Saryusz-Wolski: Szczyt miał spowodować oddanie Ukrainy na pastwę Rosji
Do wypowiedzi byłej kanclerz odniósł się w mediach społecznościowych Jacek Saryusz-Wolski, doradca prezydenta RP ds. europejskich.
Przypomniał, że za szykowanym szczytem z Putinem w 2021 r. stały plany, które "miały doprowadzić do oddania Ukrainy na pastwę Rosji", a także "faktycznego przybliżenia Rosji do polskich granic" i "dokończenia Nord Stream 2", a tym samym - "scementowania gospodarczego i geopolitycznego aliansu niemiecko-rosyjskiego".
- Plany miały prowadzić do otwarcia drogi do niemiecko-francuskiej koncepcji hegemonicznie scentralizowanej Unii Europejskiej, tworzącej wraz z Rosją, "taką jaka ona jest", przestrzeń geopolityczną od Lizbony do Władywostoku i jednocześnie zdystansowanej od USA oraz poddania wschodniej flanki UE rosyjskim presjom i wpływom
- przekazał Saryusz-Wolski.
Dodał, że "plany te nie są całkiem pogrzebane", a "tylko skrywane i odroczone".
TO O TO CHODZI MERKEL ‼️
— Jacek Saryusz-Wolski (@JSaryuszWolski) October 7, 2025
kiedy zarzuca dziś Polsce i Bałtom zablokowanie szczytu UE z Putinem w czerwcu 2021 i planów za nim stojących.
Plany owe miały prowadzić do:
1/ oddania Ukrainy na pastwę Rosji,
2/ faktycznego przybliżenia Rosji do polskich granic,
3/ dokończenia… pic.twitter.com/Y1CNMIzfPu
Upokorzenie Merkel
Polska i kraje bałtyckie storpedowały w czerwcu 2021 r. inicjatywę Niemiec i Francji zmierzającą do szczytu europejskich przywódców z Władimirem Putinem.
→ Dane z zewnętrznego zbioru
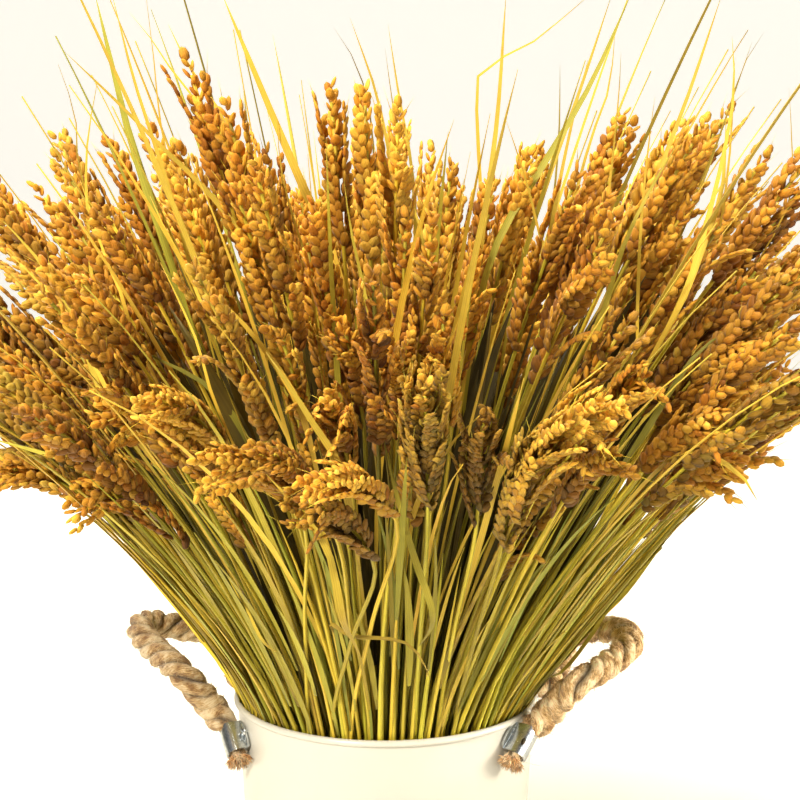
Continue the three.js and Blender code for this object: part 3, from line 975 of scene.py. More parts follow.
@dataclass
class Planting:
    """Where every shoot stands: rows nested from the middle out, as the CAD lays them."""

    row_counts: tuple[int, ...] = (4, 12, 20, 28, 36, 40, 44)
    row_turn: float = 0.4
    shoots_per_tiller: int = 4
    leaf_every: int = 7
    foot_row_radius: float = 50.0
    foot_spacing: float = 3.7
    foot_gathering: float = 0.84
    rim_row_radius: float = 65.2
    edge_angle: float = math.radians(53)
    reach_up: float = 252.0
    reach_out: float = 60.0
    stagger: tuple[float, ...] = (1.03, 0.88, 1.0, 0.91)
    leaf_reach: float = 1.2
    # How much the crown's top rises or dips, by how far across it is
    tops: tuple[Point, ...] = (
        (-240, 0), (-134, -8), (-88, 12), (-27, 12), (22, -10), (48, -20), (90, -16), (145, 4), (240, 0),
    )
    # Ears between the CAD's rows: the row's place between 0 and 7, and how many
    between: tuple[tuple[float, int], ...] = ((3.5, 8), (4.5, 14), (5.5, 16), (6.45, 14))

    def dome(self, slope: float) -> float:
        """Gives the crown's reach from the rim's middle at an angle from upright."""
        return self.reach_up + self.reach_out * math.sin(slope / self.edge_angle * math.pi * 0.85)

    def tip(self, slope: float, azimuth: float, reach: float) -> tuple[float, float]:
        """Gives a tip's radius and height.

        Args:
            slope: The angle from upright.
            azimuth: The angle round the pail.
            reach: The distance from the rim's middle.

        Returns:
            The tip's radius and its height.
        """
        radius = reach * math.sin(slope)
        lift = float(np.interp(radius * math.cos(azimuth), *zip(*self.tops)))
        return radius, PAIL_HEIGHT + reach * math.cos(slope) + lift * math.cos(slope) ** 2

    def shoots(self) -> list[Shoot]:
        """Lays out the CAD's shoots.

        Returns:
            The shoots, row by row.
        """
        found: list[Shoot] = []
        first_tiller = 0
        for row, count in enumerate(self.row_counts):
            share = (row + 1) / len(self.row_counts)
            spacing = TURN / count
            for place in range(count):
                index = len(found)
                tiller = place // self.shoots_per_tiller
                is_leaf = index % self.leaf_every == 3
                azimuth = (place + self.row_turn * row + 0.2 * (draw(index, 0) - 0.5)) * spacing
                middle = tiller * self.shoots_per_tiller + (self.shoots_per_tiller - 1) / 2
                slope = share * self.edge_angle + 0.04 * (draw(index, 1) - 0.5)
                stagger = self.stagger[place % len(self.stagger)] + 0.03 * (draw(index, 2) - 0.5)
                reach = self.dome(slope) * (self.leaf_reach + 0.12 * draw(index, 2) if is_leaf else stagger)
                tip_radius, tip_height = self.tip(slope, azimuth, reach)
                shoot = Shoot(
                    index=index,
                    is_leaf=is_leaf,
                    azimuth=azimuth,
                    tiller=first_tiller + tiller,
                    tiller_azimuth=(middle + self.row_turn * row) * spacing,
                    foot_offset=(place - middle) * self.foot_spacing,
                    foot_radius=self.foot_row_radius * share if row else 0.0,
                    rim_radius=self.rim_row_radius * share,
                    tip_radius=tip_radius,
                    tip_height=tip_height,
                    share=share,
                )
                found.append(shoot)
            first_tiller += count // self.shoots_per_tiller
        return found

    def nearest_tiller(self, row: float, azimuth: float) -> int:
        """Finds the CAD tiller that stands nearest.

        Args:
            row: The row's place, where the outermost row is 7.
            azimuth: The angle round the pail.

        Returns:
            The tiller's number, from 0.
        """
        whole = min(max(round(row) - 1, 0), len(self.row_counts) - 1)
        tillers = self.row_counts[whole] // self.shoots_per_tiller
        first = sum(count // self.shoots_per_tiller for count in self.row_counts[:whole])
        turn = azimuth / TURN * self.row_counts[whole] - self.row_turn * whole
        return first + int(turn // self.shoots_per_tiller) % tillers

    def free_shoot(
        self, index: int, row: float, azimuth: float, reach: float, rim: float | None = None
    ) -> Shoot:
        """Makes a shoot that stands between the CAD's rows.

        Args:
            index: Its number, for the draws.
            row: The row's place, where the outermost row is 7.
            azimuth: The angle round the pail.
            reach: How far it reaches, as a share of the dome.
            rim: Its distance from the middle at the rim, if it isn't the row's own.

        Returns:
            The shoot.
        """
        share = row / len(self.row_counts)
        slope = share * self.edge_angle
        tip_radius, tip_height = self.tip(slope, azimuth, self.dome(slope) * reach)
        rim_radius = self.rim_row_radius * share if rim is None else rim
        return Shoot(
            index=index,
            is_leaf=False,
            azimuth=azimuth,
            tiller=self.nearest_tiller(row, azimuth),
            tiller_azimuth=azimuth,
            foot_offset=0.0,
            foot_radius=self.foot_gathering * rim_radius,
            rim_radius=rim_radius,
            tip_radius=tip_radius,
            tip_height=tip_height,
            share=share,
        )

    def ears_between(self) -> list[Shoot]:
        """Lays out further ears in the gaps between the CAD's rows.

        Returns:
            The further shoots.
        """
        found = []
        for row, count in self.between:
            for place in range(count):
                index = DrawBase.EARS_BETWEEN.value + int(row * 100) + place
                azimuth = (place + 0.5 + 0.5 * (draw(index, 0) - 0.5)) * TURN / count
                nudged = row + 0.3 * (draw(index, 1) - 0.5)
                found.append(self.free_shoot(index, nudged, azimuth, 0.84 + 0.18 * draw(index, 2)))
        return found


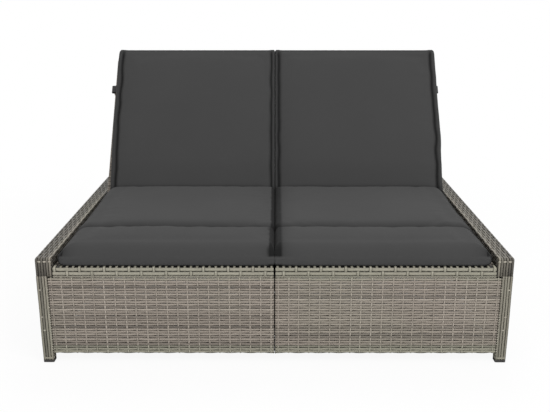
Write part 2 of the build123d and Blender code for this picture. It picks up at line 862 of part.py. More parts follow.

Ostatecznie przywódcy państw UE - dopiero po reakcji Polski i państw bałtyckich - przyjęli krytyczne stanowisko wobec Rosji.
"Ostateczny wynik był niezwykle upokarzający dla kanclerz Niemiec Angeli Merkel i prezydenta Francji Emmanuela Macrona, którzy zazwyczaj mają największy wpływ na dyskusje przy stole Rady Europejskiej" - pisał wówczas portal "Politico".